In the dark, the spotlighted steel arcs seemed to shimmer with an inner power, almost as if they were plugged into some electrical circuit. It's impossible to know if these blades were used for good or evil, or if they simply carried out the actions of the hands that held them. These swords have such a mythical quality that it is very hard to separate them from the actions of the Samurai who owned them. Was it the sword that determined the actions of the Samurai, or the Samurai who dictated to the sword?

I left the museum elated, but very disappointed that the museum is so close-minded that they believe banning photography is beneficial to their enterprise, as opposed to the reality that any exposure is to be desired.





Down the block, I came across a shop that specialized in the buying and selling of privately owned Japanese swords. Unfortunately, the store was closed, and I could only gaze through the window. The sword is considered a national treasure in Japan, protected by law and prohibited from being exported. I guess it is a good thing they can't be sold to the highest bidder; but I would love to own one.





The area around the museum is an upscale neighborhood with lots of neat private homes and apartment/condo buildings that I wouldn't mind living in.
I walked back the way I'd come, heading to the Yamanote Line.

The Japanese are fine dog-owners. Owning a dog in Tokyo is a very expensive and time-consuming commitment; so if you have chosen to have a canine companion, you are totally committed. I stopped this lady and her daughter with their very well-cared-for young Sheltie.

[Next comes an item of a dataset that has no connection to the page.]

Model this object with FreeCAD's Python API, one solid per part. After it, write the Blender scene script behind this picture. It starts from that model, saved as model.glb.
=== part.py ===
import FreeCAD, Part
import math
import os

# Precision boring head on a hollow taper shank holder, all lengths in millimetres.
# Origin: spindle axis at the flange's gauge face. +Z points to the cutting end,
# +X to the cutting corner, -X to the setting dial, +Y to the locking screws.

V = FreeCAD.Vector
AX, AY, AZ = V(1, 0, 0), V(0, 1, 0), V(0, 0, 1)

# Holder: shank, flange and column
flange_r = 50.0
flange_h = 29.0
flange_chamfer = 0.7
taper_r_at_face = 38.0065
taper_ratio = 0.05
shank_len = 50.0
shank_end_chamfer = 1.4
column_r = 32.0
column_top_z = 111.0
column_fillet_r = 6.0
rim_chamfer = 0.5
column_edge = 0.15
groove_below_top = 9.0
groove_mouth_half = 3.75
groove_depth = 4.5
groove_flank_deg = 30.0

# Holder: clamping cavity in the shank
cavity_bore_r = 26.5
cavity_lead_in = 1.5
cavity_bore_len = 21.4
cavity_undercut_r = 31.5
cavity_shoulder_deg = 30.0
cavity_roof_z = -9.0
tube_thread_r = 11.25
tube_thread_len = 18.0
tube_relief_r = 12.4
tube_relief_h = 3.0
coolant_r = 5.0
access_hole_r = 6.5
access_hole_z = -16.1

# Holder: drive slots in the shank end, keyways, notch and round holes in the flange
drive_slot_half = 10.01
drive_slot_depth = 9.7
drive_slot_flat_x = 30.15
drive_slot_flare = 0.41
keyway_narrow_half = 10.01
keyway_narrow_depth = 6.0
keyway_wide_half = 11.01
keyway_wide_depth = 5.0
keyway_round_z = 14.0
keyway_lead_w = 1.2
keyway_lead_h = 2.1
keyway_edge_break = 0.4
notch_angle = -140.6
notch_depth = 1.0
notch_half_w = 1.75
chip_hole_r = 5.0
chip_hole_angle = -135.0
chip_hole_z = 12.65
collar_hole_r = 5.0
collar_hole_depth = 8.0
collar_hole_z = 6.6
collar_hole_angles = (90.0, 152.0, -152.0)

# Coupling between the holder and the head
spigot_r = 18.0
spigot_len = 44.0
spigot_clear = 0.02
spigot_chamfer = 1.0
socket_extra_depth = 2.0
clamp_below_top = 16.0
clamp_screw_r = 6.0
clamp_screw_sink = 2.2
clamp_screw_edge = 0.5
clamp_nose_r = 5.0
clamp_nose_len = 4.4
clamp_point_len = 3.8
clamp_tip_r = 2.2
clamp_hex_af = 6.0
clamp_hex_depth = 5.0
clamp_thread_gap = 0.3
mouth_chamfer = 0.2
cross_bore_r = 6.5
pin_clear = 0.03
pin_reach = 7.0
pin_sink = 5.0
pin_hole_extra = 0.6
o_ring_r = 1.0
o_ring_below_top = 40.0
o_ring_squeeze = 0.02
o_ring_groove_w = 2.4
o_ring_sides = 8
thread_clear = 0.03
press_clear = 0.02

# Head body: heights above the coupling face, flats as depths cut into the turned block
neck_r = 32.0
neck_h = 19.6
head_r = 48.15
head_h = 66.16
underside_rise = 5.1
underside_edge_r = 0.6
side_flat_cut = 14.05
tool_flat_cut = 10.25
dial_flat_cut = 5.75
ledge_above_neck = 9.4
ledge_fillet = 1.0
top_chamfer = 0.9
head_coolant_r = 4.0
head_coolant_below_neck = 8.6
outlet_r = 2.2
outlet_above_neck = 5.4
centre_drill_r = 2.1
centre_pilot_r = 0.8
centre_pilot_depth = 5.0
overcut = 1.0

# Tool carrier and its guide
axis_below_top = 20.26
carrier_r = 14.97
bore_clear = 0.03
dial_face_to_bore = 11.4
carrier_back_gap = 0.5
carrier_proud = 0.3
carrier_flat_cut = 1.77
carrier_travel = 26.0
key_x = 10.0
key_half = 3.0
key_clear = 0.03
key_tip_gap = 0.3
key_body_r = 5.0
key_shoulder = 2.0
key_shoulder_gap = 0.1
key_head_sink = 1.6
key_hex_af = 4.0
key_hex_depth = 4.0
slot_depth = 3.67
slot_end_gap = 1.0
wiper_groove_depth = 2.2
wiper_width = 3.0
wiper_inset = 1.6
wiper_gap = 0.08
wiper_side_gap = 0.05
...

When the train arrived in Harajuku, I exited the station and went looking for the Ukiyo-e Ota Memorial Museum of Art. I had looked for it the last time I was here (not where Google Maps says it should be), but today I learned it was on a side street, something like an alley to one of the main boulevards. After walking around the block a couple of times, I finally found the side alley, and there it was.

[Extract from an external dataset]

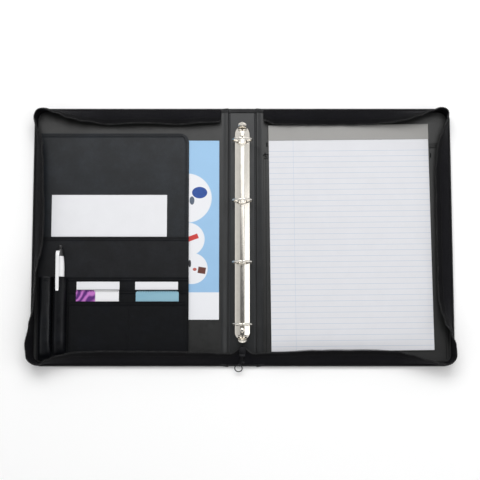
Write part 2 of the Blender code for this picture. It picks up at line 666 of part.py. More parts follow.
def pen():
    """A click pen in the right-hand sleeve: barrel with a bore for the button, tip and clip."""
    across = Matrix.Rotation(math.radians(-90), 4, "X")  # the profile's +Z becomes +Y
    place = Matrix.Translation((PEN_X, 0.0, PEN_Z)) @ across
    barrel = [
        (0.0, -28.0), (2.5, -28.0), (2.5, -19.5), (3.0, -19.5), (3.3, -20.5), (4.4, -27.0), (5.4, -36.0), (5.8, -46.0), (5.8, -58.0),
        (5.3, -90.0), (4.8, -128.0), (4.6, -134.0), (0.0, -134.0),
    ]
    smooth(turned("pen_barrel", barrel, 24, PEN_WHITE, place))
    tip = [(0.0, -134.3), (4.5, -134.3), (4.2, -138.0), (2.2, -146.0), (0.9, -149.0), (0.5, -150.0), (0.0, -150.0)]
    smooth(turned("pen_tip", tip, 16, NICKEL, place))
    button = [(0.0, -13.3), (1.7, -13.5), (2.2, -14.3), (2.2, -24.0), (0.0, -24.0)]
    smooth(turned("pen_button", button, 16, PEN_BLACK, place))
    clip = [(-21.5, 17.7), (-22.6, 19.4), (-25.0, 20.7), (-30.0, 21.1), (-50.0, 21.0), (-68.0, 20.9), (-72.0, 21.3)]
    rows = [[(CLIP_X - 2.2 + 4.4 * t, y, z) for t in (0.0, 0.5, 1.0)] for y, z in clip]
    sheet("pen_clip", rows, 0.8, PEN_WHITE)


# ---------------------------------------------------------------- joints

def joint(name, point, parent, nodes):
    """An empty on a joint's axis that carries the nodes which move about it, and the joints beyond it."""
    pivot = bpy.data.objects.new(name, None)
    CASE.objects.link(pivot)
    pivot.location = Vector(point) * MM
    back = Matrix.Translation(-pivot.location)
    if parent:
        pivot.parent = parent
        pivot.matrix_parent_inverse = Matrix.Translation(-Vector(parent["point"]))
    pivot["point"] = list(Vector(point) * MM)
    for node in nodes:
        moved = bpy.data.objects[node]
        moved.parent = pivot
        moved.matrix_parent_inverse = back
    return pivot


def joints():
    fold_z = SKIN_Z / 2
    reach, height = LEVER_PIN
    blade_mid = sum(BLADE_Z) / 2
    spine_nodes = ["spine_skin", "spine_board", "spine_lining", "spine_gusset", "zip_joined_end", "zip_end_stop"]
    spine_nodes += ["ring_casing", "rivet_top", "rivet_bottom", "lever_pin_top", "lever_pin_bottom"]
    spine_fold = joint("spine_fold", (HINGE_X, 0, fold_z), None, spine_nodes)
    front_nodes = ["front_cover_skin", "front_cover_board", "front_cover_lining", "front_gusset", "front_zip_chain"]
    front_nodes += ["document_pocket", "envelope_pocket", "organiser_panel", "card_slot_upper", "card_slot_lower"]
    front_nodes += ["pen_sleeve_left", "pen_sleeve_right"]
    front_fold = joint("front_cover_fold", (-HINGE_X, 0, fold_z), spine_fold, front_nodes)
    for side, word in ((-1, "left"), (1, "right")):
        nodes = [f"ring_blade_{word}"] + [f"ring_{i}_{word}" for i in range(1, 5)]
        joint(f"rings_{word}_hinge", (side * BLADE_X[1], RING_CENTRE_Y, blade_mid), spine_fold, nodes)
    for end, word in ((1, "top"), (-1, "bottom")):
        joint(f"lever_{word}_hinge", (0, RING_CENTRE_Y + end * reach, height), spine_fold, [f"lever_{word}"])
    slide = joint("zip_slide", (0, SLIDER_Y[1], SLIDER_Z[0]), spine_fold, ["zip_slider"])
    swing = joint("zip_pull_hinge", PULL_PIVOT, slide, ["zip_pull_tab"])
    joint("pull_ring_hinge", ring_frame().to_translation(), swing, ["zip_pull_ring"])
    pen_slide = joint("pen_slide", (PEN_X, -19.5, PEN_Z), front_fold, ["pen_barrel", "pen_tip", "pen_clip"])
    joint("pen_click", (PEN_X, -19.5, PEN_Z), pen_slide, ["pen_button"])
    for name, (left, top, z) in CARDS.items():
        joint(name + "_slide", (left + CARD[0] / 2, top, z), front_fold, [name])
    joint("envelope_slide", (-174.2, 53.6, 5.05), front_fold, ["envelope"])
    joint("leaflet_slide", (-110.2, 126.2, 3.95), front_fold, ["leaflet"])
    joint("pad_slide", (*PAD_CENTRE, 4.0), None, ["pad_backing", "pad_sheets", "pad_binding"])


# ---------------------------------------------------------------- the case

def build():
    cover("front_cover", -1)
    cover("back_cover", 1)
    rivet_holes = spine()
    gusset("front", -1, FRONT_LEAN)
    gusset("back", 1, BACK_LEAN)
    spine_zip()
    zip_slider()
    zip_pull()
    casing(rivet_holes)
    blades()
    half_rings()
    levers(rivet_holes)
    pockets()
    pad_pocket()
    contents()
    writing_pad()
    pen()
    joints()


build()
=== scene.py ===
"""Looks of an A4 zip-round portfolio case lying open: leatherette covers, cloth gussets with their
zip, pockets and what they hold, ring mechanism and writing pad.

Lengths are in millimetres, turned into metres where a mesh is made. +X is the pad side, +Y the head of
the case and +Z out of the lining."""

import math

import bmesh
import bpy
from mathutils import Matrix, Vector, noise


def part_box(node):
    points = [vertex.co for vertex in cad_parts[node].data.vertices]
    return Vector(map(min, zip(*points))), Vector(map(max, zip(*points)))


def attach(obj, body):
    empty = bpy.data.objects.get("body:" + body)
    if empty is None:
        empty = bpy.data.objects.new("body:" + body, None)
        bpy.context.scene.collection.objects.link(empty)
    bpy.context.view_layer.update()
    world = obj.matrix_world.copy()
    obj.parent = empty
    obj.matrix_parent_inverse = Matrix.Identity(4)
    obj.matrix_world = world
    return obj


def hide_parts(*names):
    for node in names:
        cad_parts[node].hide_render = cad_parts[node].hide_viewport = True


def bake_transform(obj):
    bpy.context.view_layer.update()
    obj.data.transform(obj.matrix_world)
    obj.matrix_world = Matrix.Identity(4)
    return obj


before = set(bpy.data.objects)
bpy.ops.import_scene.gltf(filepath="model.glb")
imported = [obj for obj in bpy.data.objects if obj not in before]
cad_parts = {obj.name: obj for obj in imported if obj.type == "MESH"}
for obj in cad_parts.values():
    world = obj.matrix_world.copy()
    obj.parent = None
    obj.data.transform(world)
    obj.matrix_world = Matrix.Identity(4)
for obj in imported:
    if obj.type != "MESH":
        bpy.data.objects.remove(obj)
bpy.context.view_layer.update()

MM = 0.001
UP = Vector((0.0, 0.0, 1.0))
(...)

The museum wasn't open yet, so I visited the small gift shop located under the main building. I inquired as to the museum's hours and was told that it was closed for the installation of a new exhibition and wouldn't reopen until after I had left Japan. What a pisser; but I was a little consoled when I learned that they didn't allow photography here either.


The small shop had a striking collection of Tenugui — traditional Japanese hand towels. When I'd been here back in my USAF days, I was a big fan of these little hand-dyed cotton towels. Their traditional patterns provided a much-needed counterpoint to my usual somber attire.

I selected two and paid the clerk and asked if I could photograph the towels being wrapped, but I was sternly informed that photography wasn't allowed here either. I had forgotten the golden rule: "Never ask for permission, just apologize later."




A few blocks farther on is the Omotesando Hills area, a luxury shopping area often compared to the Champs-Élysées in Paris. Its wide, tree-lined sidewalks and ultra-hip architecture make it an inviting setting for some of the most expensive designer salons in the world.







The salons' refined window displays are defined by fine craftsmanship, a wealth of materials and the mystique of gut-wrenching price tags for their much-in-demand luxury goods.






I walked back to the train station by way of Cat Street and over to the gravel path that leads back to Meiji Shrine. I was hoping that the crowds would be fewer and I could get the shot I had been hoping for the other day. Luckily, I got to the shrine just as the crowds were ebbing and was able to line up the shot and grab it before the ebb reversed itself. Mission accomplished.





I took a different path back to the train station and found the shrine's restaurant and bridal consultant area. There was an exquisite wedding kimono in the window that I grabbed a detail shot of before entering the restaurant. My favorite was on the menu, so I ordered it and a Coke and sat in the near-empty dining room reviewing today's take and shoveling down spaghetti.

Back in Shinjuku I stopped at the Family Mart for some dinner snacks and rested up a couple of hours before heading out again to look for my phantom Buddhist shrine.






I walked through the area, looking here and there, and got a lot of ambiance but no solid leads as to where the shrine might be. After a couple of hours of walking, I returned to the hotel to eat my snacks and sack out for the night.